_WORK TO DO_. Within the listing below, locate all lines containing the word "down". Copy each one.

[Structured object records]
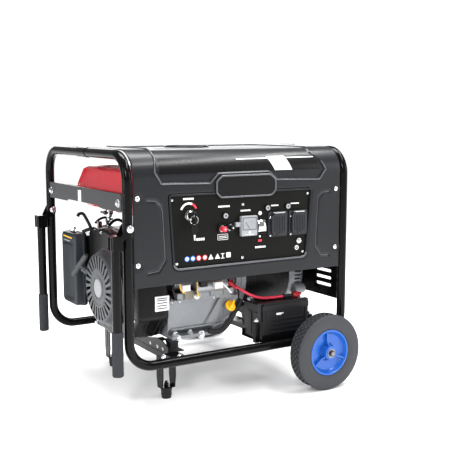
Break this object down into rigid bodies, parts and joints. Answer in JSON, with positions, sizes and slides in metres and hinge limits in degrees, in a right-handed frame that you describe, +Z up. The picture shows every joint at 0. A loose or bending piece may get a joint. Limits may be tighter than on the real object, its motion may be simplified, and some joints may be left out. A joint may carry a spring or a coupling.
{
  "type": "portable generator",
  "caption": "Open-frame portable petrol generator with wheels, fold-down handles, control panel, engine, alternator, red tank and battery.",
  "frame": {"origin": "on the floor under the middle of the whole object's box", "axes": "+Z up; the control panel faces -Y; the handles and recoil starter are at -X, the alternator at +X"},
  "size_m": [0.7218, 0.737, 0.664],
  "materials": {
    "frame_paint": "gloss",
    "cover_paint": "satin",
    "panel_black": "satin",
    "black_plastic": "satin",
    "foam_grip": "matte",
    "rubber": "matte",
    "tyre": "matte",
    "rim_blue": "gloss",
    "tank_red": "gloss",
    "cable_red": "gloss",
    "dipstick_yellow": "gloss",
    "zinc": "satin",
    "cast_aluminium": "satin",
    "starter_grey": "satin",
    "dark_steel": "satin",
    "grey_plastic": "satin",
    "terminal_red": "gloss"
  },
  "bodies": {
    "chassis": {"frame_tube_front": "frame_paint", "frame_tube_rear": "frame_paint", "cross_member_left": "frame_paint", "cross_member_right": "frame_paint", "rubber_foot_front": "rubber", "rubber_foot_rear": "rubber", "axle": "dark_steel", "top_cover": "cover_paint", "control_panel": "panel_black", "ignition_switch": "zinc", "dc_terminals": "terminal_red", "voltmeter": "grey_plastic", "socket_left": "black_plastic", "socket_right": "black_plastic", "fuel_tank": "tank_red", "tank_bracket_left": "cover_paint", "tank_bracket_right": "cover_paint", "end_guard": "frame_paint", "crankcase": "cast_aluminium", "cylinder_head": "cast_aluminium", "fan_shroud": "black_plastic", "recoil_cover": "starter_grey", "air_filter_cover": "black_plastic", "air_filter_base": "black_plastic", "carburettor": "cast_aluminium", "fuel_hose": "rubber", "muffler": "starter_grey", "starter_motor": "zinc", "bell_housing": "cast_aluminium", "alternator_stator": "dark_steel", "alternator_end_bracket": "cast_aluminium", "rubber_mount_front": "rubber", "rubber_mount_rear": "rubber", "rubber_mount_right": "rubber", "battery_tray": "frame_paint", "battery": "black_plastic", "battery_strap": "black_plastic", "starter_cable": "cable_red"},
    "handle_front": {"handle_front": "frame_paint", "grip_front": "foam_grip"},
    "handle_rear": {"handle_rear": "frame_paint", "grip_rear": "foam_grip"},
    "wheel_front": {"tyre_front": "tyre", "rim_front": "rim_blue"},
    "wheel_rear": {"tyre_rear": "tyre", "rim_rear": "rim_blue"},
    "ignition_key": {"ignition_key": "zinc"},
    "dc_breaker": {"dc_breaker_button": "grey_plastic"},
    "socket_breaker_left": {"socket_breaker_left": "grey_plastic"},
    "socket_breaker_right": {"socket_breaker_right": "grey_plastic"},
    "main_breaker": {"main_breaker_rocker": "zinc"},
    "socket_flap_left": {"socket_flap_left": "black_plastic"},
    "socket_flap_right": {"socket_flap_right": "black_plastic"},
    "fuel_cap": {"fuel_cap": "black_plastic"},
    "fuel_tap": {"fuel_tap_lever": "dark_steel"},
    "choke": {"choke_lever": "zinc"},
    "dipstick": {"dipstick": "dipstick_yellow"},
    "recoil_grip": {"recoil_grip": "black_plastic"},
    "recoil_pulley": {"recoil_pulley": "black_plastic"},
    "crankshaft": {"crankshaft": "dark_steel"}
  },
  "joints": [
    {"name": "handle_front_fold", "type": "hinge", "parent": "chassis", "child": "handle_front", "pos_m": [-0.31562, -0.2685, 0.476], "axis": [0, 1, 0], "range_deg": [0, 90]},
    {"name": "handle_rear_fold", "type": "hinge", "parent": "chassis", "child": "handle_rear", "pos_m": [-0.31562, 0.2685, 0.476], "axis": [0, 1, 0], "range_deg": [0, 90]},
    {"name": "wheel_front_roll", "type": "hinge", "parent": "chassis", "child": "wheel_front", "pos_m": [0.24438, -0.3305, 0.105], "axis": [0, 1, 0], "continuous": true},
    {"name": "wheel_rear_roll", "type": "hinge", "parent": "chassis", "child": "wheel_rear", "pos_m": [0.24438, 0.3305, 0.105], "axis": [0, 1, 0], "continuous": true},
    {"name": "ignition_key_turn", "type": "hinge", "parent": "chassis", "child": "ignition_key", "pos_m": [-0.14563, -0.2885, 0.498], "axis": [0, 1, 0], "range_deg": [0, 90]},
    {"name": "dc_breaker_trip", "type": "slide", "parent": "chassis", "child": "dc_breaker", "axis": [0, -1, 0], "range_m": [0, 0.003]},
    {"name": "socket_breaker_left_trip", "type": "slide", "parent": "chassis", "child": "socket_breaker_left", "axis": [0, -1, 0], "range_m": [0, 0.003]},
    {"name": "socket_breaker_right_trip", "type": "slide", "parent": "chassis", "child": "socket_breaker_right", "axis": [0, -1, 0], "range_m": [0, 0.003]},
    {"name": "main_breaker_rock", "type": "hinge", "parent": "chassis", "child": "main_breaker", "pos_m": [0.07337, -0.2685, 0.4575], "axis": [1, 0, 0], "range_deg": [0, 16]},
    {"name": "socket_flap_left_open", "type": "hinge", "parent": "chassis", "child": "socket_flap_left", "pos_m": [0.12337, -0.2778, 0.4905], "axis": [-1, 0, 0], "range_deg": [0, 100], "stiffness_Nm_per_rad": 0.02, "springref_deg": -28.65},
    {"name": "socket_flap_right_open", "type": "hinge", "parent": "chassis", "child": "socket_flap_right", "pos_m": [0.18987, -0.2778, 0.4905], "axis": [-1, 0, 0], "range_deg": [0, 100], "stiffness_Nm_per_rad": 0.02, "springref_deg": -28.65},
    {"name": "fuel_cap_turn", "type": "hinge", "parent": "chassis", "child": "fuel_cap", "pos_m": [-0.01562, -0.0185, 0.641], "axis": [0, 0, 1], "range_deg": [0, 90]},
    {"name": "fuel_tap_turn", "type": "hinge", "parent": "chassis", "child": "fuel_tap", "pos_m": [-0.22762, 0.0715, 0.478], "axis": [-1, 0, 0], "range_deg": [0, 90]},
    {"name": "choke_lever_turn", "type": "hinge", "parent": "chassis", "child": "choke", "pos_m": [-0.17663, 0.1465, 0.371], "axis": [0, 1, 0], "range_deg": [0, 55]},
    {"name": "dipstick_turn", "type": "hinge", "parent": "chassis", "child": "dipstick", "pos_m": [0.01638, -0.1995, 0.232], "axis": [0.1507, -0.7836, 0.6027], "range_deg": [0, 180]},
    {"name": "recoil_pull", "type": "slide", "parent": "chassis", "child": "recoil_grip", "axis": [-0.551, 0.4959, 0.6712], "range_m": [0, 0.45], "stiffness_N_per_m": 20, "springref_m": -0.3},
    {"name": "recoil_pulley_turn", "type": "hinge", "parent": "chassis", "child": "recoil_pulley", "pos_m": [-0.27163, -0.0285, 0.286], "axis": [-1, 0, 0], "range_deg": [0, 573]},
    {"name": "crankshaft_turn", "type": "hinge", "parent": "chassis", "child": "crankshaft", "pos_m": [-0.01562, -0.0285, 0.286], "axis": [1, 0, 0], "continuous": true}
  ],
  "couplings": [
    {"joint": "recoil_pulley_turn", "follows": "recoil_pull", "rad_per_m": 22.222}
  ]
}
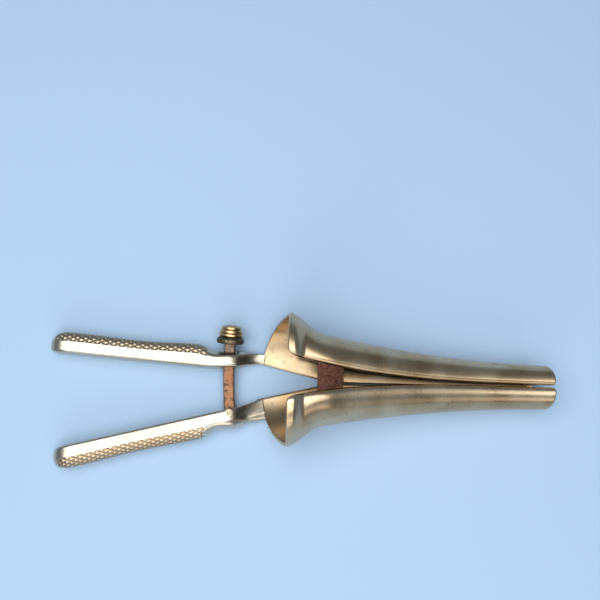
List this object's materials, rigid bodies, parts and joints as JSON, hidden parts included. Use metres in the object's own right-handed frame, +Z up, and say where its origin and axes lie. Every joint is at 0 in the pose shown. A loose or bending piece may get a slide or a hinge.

_FINISHED TASK_.
Break this object down into rigid bodies, parts and joints. Answer in JSON, with positions, sizes and slides in metres and hinge limits in degrees, in a right-handed frame that you describe, +Z up. The picture shows every joint at 0. A loose or bending piece may get a joint. Limits may be tighter than on the real object, its motion may be simplified, and some joints may be left out. A joint may carry a spring or a coupling.
  "caption": "Open-frame portable petrol generator with wheels, fold-down handles, control panel, engine, alternator, red tank and battery.",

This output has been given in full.